Monday, July 20, 2009

Fun in Japan: set meals

This month I am spending time in Tokyo to speak at RubyKaigi. I also will be
visiting Fukuoka briefly for another conference. It is great being in Japan.
One great aspect of visiting Japan is trying the large variety of food here.
Besides really common (read that as US common) types like Soba, Ramen, Sushi,
Tempura, Shabu-Shabu or Yakitori you can also have other common foodstuffs
in Japan like Okinomiyaki, Chankonabe, and many others. In fact, each time
I visit I am introduced to new styles of food (Chankonabe and Oyakudon so far
this trip).

If you are adventurous you can try exotic dishes like Fugu (Pufferfish), to
somewhat stranger dishes like Horse Shashimi (bland). Or if you are very
strange you can have Gotemono (Japanese virility food!). But this entry is
about a meta-aspect of eating in Japan: set meals.

In the US, we have some restaurants that have multiple courses, but in Japan it
seems much more common. All restaurants here which specialize in a single
type of food seems to have a set meal. For example, ff you have had
Unagi/Anago at a US restaurant it is generally just an entree. If you have
an Unagi set meal you get something like the following:

1. Eel spines (salty and crunchy)

2. Eel fins and livers on a stick! (fins are decent -- livers not as decent)

3. Eel omelet

4. Eel fillet

5. Eel salad (with fresh water eel)

6. Eel rice bowl with miso soup

Cool huh?

The biggest problems with ordering set meals is understanding the menu.
Frequently these menus are written in Kanji and generally in an artistic form
of Kanji, which can render even easy to read Kanji unintelligible (well to me
anyways). If you are with a Japanese companion this obviously works best
because they can: read the menu, tell you how to eat each dish, also give
nice facts about the food (e.g. "Those are guts"), and just generally be fun
to hang out with.

If you cannot find someone to take you to a restaurant, then just try one and
be adventurous. Quite a large number of people can speak English in Japan.
They can be shy about using English, but odds are you can find a restaurant
where between a little common ground with English and a Japanese-English
dictionary you can probably get in on the set meal action.


  1. That looks wonderful! Do they have pictures on the menu or on the table? If I can't read the menu I can just point? :)

  2. There are quite a few restaurants with picture menus and also surreal plastic display versions of their food.

    At times when we arrive at a restaurant we automatically get the english menu.
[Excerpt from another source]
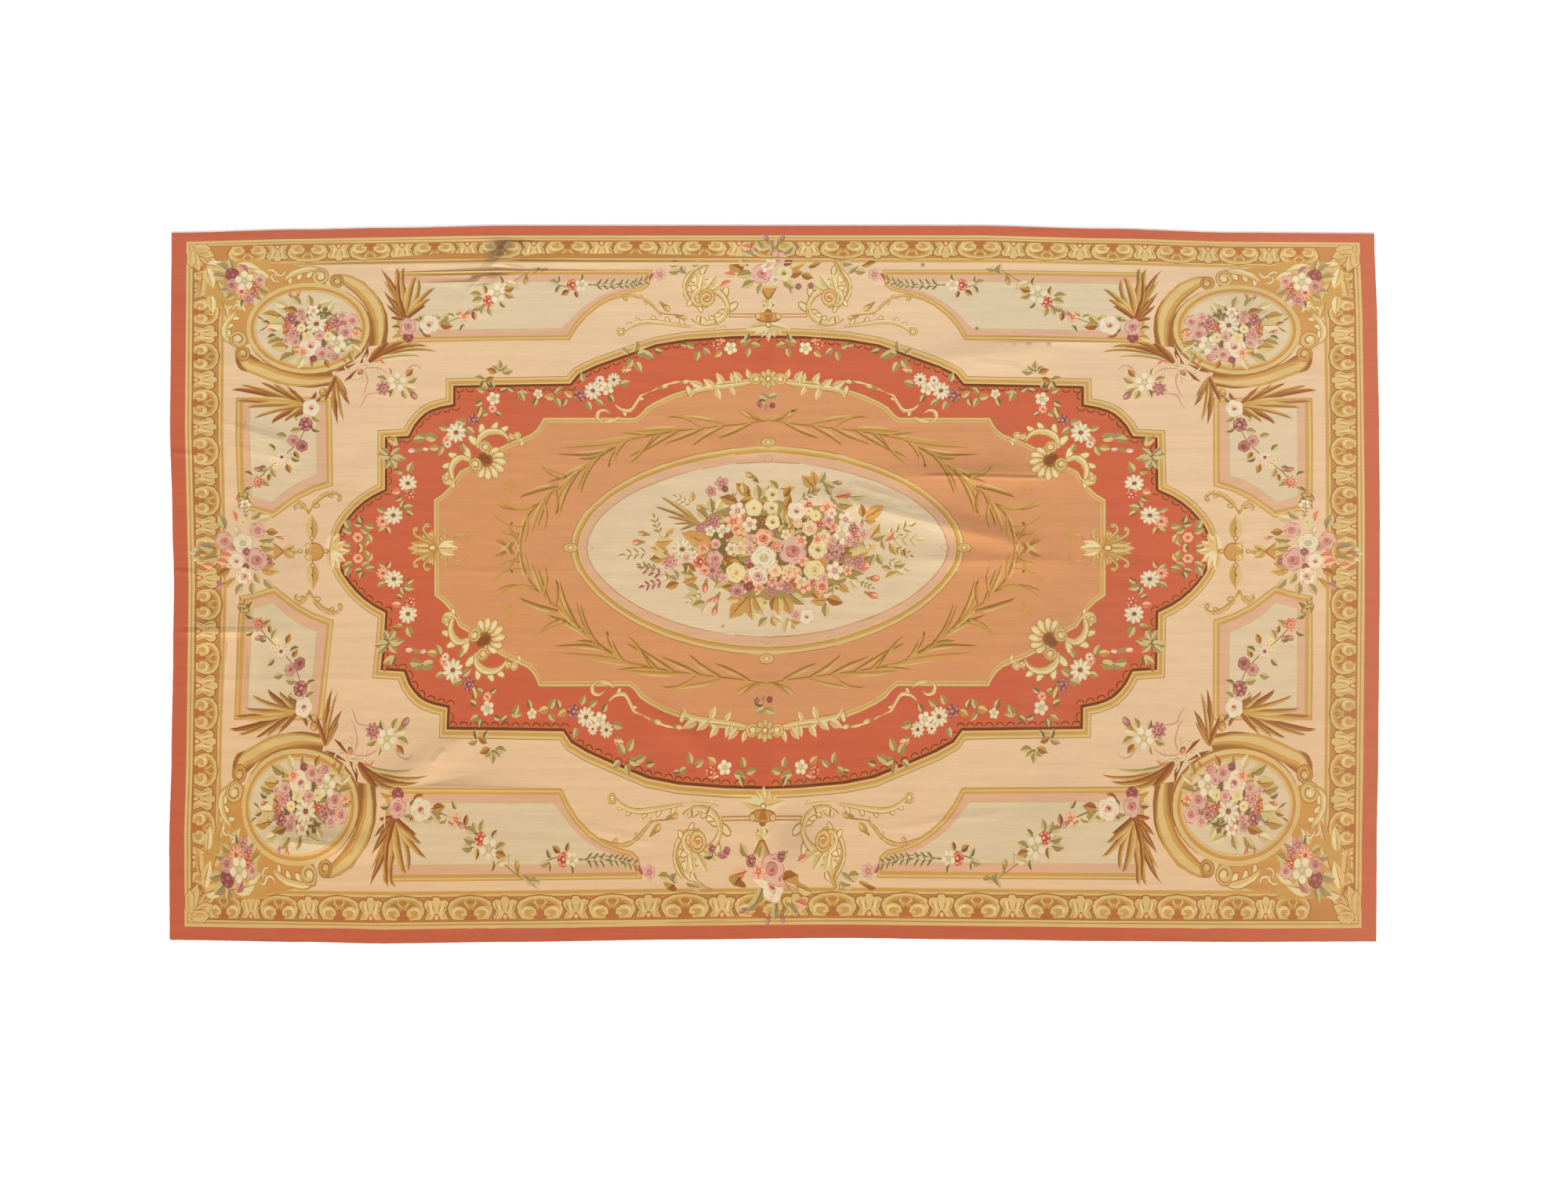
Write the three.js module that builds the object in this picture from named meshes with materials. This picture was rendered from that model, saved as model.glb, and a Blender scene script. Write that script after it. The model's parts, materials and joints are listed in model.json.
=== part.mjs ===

I think areas that are more heavily populated seem to be more gaijin friendly. Less populated areas are tougher to figure out the menu, but a little cooler I think.

    As we told another friend... It is worth trying to pick up katakana if you come to Japan. Katakana is frequently used to phonetically spell out foreign words. So in many cases you can decipher a katakana word and go: "Oh it is a danish"!

  3. Superdelicious...I wish I were having a couple of those set meals right now. Why don't any American Japanese places do this?